The Purple Album

Category: Saturdays

  • THUMBS DOWN, FUCKO

    THUMBS DOWN, FUCKO

    /throws hands up in the air

    /covers face

    /lets out the loudest sigh

    I actually don’t know who I’m directly pointing at and referring to as the singular Fucko here, but whoever your guess is probably deserves the title nonetheless.

    From The Athletic:

    Former Alabama head coach Nick Saban and Texas Tech board of regents chairman Cody Campbell would co-chair the commission President Donald Trump is interested in forming to examine the long list of issues facing college sports, a source briefed on the plans told The Athletic.

    The source said Trump is expected to be “very engaged” with the commission because he sees the current state of college sports as an issue of national importance.

    Campbell, who was elected chairman of the Texas Tech board of regents last month, is a former Red Raiders football player and one of the university’s most prominent donors.

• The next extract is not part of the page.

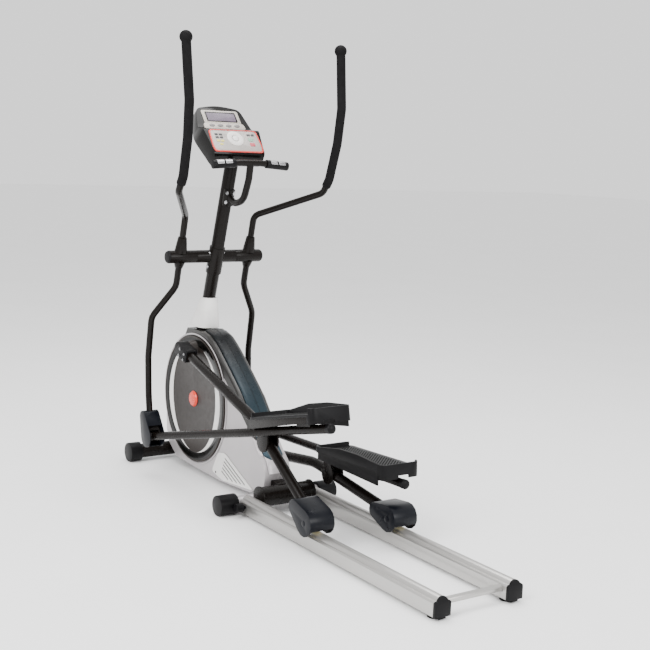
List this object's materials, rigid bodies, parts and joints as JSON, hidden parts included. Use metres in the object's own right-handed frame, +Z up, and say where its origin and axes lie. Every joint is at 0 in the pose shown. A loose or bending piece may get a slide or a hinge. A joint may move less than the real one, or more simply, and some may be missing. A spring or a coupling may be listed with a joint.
{
  "type": "elliptical trainer",
  "caption": "Front-drive elliptical trainer with swinging handlebars, pedals on roller arms and open rear rails.",
  "frame": {"origin": "middle of the footprint, on the floor", "axes": "+X from the console end to the rear end of the rails, -Y the rider's left, +Z up"},
  "size_m": [1.9752, 0.688, 1.687],
  "materials": {
    "black_paint": "satin",
    "black_plastic": "satin, moulded",
    "gloss_black": "gloss",
    "foam": "closed-cell foam",
    "silver_plastic": "silver-grey paint on plastic",
    "spine_plastic": "blue-black pearl",
    "white_plastic": "satin",
    "disc_plastic": "satin",
    "red_plastic": "gloss",
    "aluminium": "anodised extrusion",
    "steel": "machined",
    "cast_iron": "turned",
    "cream_plastic": "urethane roller",
    "belt_rubber": "ribbed",
    "keypad": "printed membrane",
    "button_plastic": "gloss"
  },
  "bodies": {
    "frame": {"main_frame": "black_paint", "front_stabiliser": "black_paint", "post": "black_paint", "pulse_bar": "black_paint", "front_foot_cap_left": "black_plastic", "front_foot_cap_right": "black_plastic", "mid_foot_cap_left": "black_plastic", "mid_foot_cap_right": "black_plastic", "rail_cap_left": "black_plastic", "rail_cap_right": "black_plastic", "pivot_cap_left": "black_plastic", "pivot_cap_right": "black_plastic", "pulse_grip_left": "black_plastic", "pulse_grip_right": "black_plastic", "console_body": "gloss_black", "housing_left": "silver_plastic", "housing_right": "silver_plastic", "housing_spine": "spine_plastic", "post_collar": "white_plastic", "rail_left": "aluminium", "rail_right": "aluminium", "rear_cross_rod": "aluminium", "mid_stabiliser": "aluminium", "pivot_shaft": "steel", "brake_magnet_bracket": "steel", "crank_bearing_left": "steel", "crank_bearing_right": "steel", "drive_belt": "belt_rubber", "console_keypad": "keypad"},
    "crank": {"crank_axle": "steel", "drive_pulley": "cast_iron", "crank_disc_left": "disc_plastic", "crank_disc_right": "disc_plastic", "disc_cap_left": "red_plastic", "disc_cap_right": "red_plastic"},
    "flywheel": {"flywheel": "cast_iron", "flywheel_axle": "steel"},
    "idler": {"belt_idler": "black_plastic"},
    "button": {"console_button": "button_plastic"},
    "knob": {"rail_knob": "black_plastic"},
    "arm_left": {"roller_arm_left": "black_paint", "crank_bracket_left": "black_plastic", "roller_housing_left": "black_plastic"},
    "wheel_left": {"roller_left": "cream_plastic"},
    "swing_left": {"swing_arm_left": "black_paint", "handlebar_left": "black_paint", "foam_grip_left": "foam", "joint_cover_left": "black_plastic"},
    "tread_left": {"pedal_arm_left": "black_paint", "pedal_left": "black_plastic"},
    "arm_right": {"roller_arm_right": "black_paint", "crank_bracket_right": "black_plastic", "roller_housing_right": "black_plastic"},
    "wheel_right": {"roller_right": "cream_plastic"},
    "swing_right": {"swing_arm_right": "black_paint", "handlebar_right": "black_paint", "foam_grip_right": "foam", "joint_cover_right": "black_plastic"},
    "tread_right": {"pedal_arm_right": "black_paint", "pedal_right": "black_plastic"}
  },
  "joints": [
    {"name": "crank_spin", "type": "hinge", "parent": "frame", "child": "crank", "pos_m": [-0.68665, 0, 0.302], "axis": [0, 1, 0], "continuous": true},
    {"name": "flywheel_spin", "type": "hinge", "parent": "frame", "child": "flywheel", "pos_m": [-0.37865, 0, 0.225], "axis": [0, 1, 0], "continuous": true},
    {"name": "idler_spin", "type": "hinge", "parent": "frame", "child": "idler", "pos_m": [-0.44936, 0, 0.16875], "axis": [0, 1, 0], "continuous": true},
    {"name": "stride", "type": "slide", "parent": "frame", "child": "arm_left", "axis": [1, 0, 0], "range_m": [-0.135, 0.221]},
    {"name": "stride_right", "type": "slide", "parent": "frame", "child": "arm_right", "axis": [1, 0, 0], "range_m": [-0.221, 0.135]},
    {"name": "roller_spin_left", "type": "hinge", "parent": "arm_left", "child": "wheel_left", "pos_m": [0.32601, -0.137, 0.0988], "axis": [0, 1, 0], "range_deg": [-287.5, 470]},
    {"name": "roller_spin_right", "type": "hinge", "parent": "arm_right", "child": "wheel_right", "pos_m": [0.4103, 0.137, 0.0988], "axis": [0, 1, 0], "range_deg": [-470, 287.5]},
    {"name": "swing_pivot_left", "type": "hinge", "parent": "frame", "child": "swing_left", "pos_m": [-0.65465, -0.15, 0.872], "axis": [0, 1, 0], "range_deg": [-18.6, 11.6]},
    {"name": "swing_pivot_right", "type": "hinge", "parent": "frame", "child": "swing_right", "pos_m": [-0.65465, 0.15, 0.872], "axis": [0, 1, 0], "range_deg": [-11.6, 18.6]},
    {"name": "pedal_joint_left", "type": "hinge", "parent": "swing_left", "child": "tread_left", "pos_m": [-0.70632, -0.226, 0.16258], "axis": [0, 1, 0], "range_deg": [-11.6, 18.6]},
    {"name": "pedal_joint_right", "type": "hinge", "parent": "swing_right", "child": "tread_right", "pos_m": [-0.70553, 0.226, 0.16252], "axis": [0, 1, 0], "range_deg": [-16.2, 10.1]},
    {"name": "console_button", "type": "slide", "parent": "frame", "child": "button", "axis": [-0.7638, 0, -0.6455], "range_m": [0, 0.0015], "stiffness_N_per_m": 300},
    {"name": "rail_knob", "type": "hinge", "parent": "frame", "child": "knob", "pos_m": [-0.08265, -0.18, 0.038], "axis": [0, 1, 0], "continuous": true}
  ],
  "couplings": [
    {"joint": "flywheel_spin", "follows": "crank_spin", "ratio": 5.3846},
    {"joint": "idler_spin", "follows": "crank_spin", "ratio": -8.2353},
    {"joint": "stride_right", "follows": "stride", "ratio": -1},
    {"joint": "roller_spin_left", "follows": "stride", "rad_per_m": 37.037},
    {"joint": "roller_spin_right", "follows": "stride", "rad_per_m": -37.037},
    {"joint": "swing_pivot_left", "follows": "stride", "rad_per_m": -1.42},
    {"joint": "swing_pivot_right", "follows": "stride", "rad_per_m": 1.42},
    {"joint": "pedal_joint_left", "follows": "stride", "rad_per_m": 1.42},
    {"joint": "pedal_joint_right", "follows": "stride", "rad_per_m": -1.23}
  ]
}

He is the co-founder and co-executive of Double Eagle Energy Holdings, an upstream oil and gas company based out of Fort Worth, Texas, which operates extensively in the Permian Basin region of West Texas. Campbell is also the co-founder of the Matador Club, an NIL collective that supports Texas Tech athletics, and he recently spearheaded the new $242 million south endzone project at Tech’s Jones AT&T Stadium, which overlooks Cody Campbell Field.

    In February, Double Eagle sold a development for $4.1 billion, and in 2021, the company sold a previous development for $6.4 billion. Last month, Double Eagle announced a continued and expanded partnership with EnCap Investments, a prominent private equity company that specializes in the oil and gas industry. Campbell is a board member of Texas Public Policy Foundation and a distinguished fellow at the America First Policy Institute, the latter which has been integral to President Trump’s second-term policy agenda.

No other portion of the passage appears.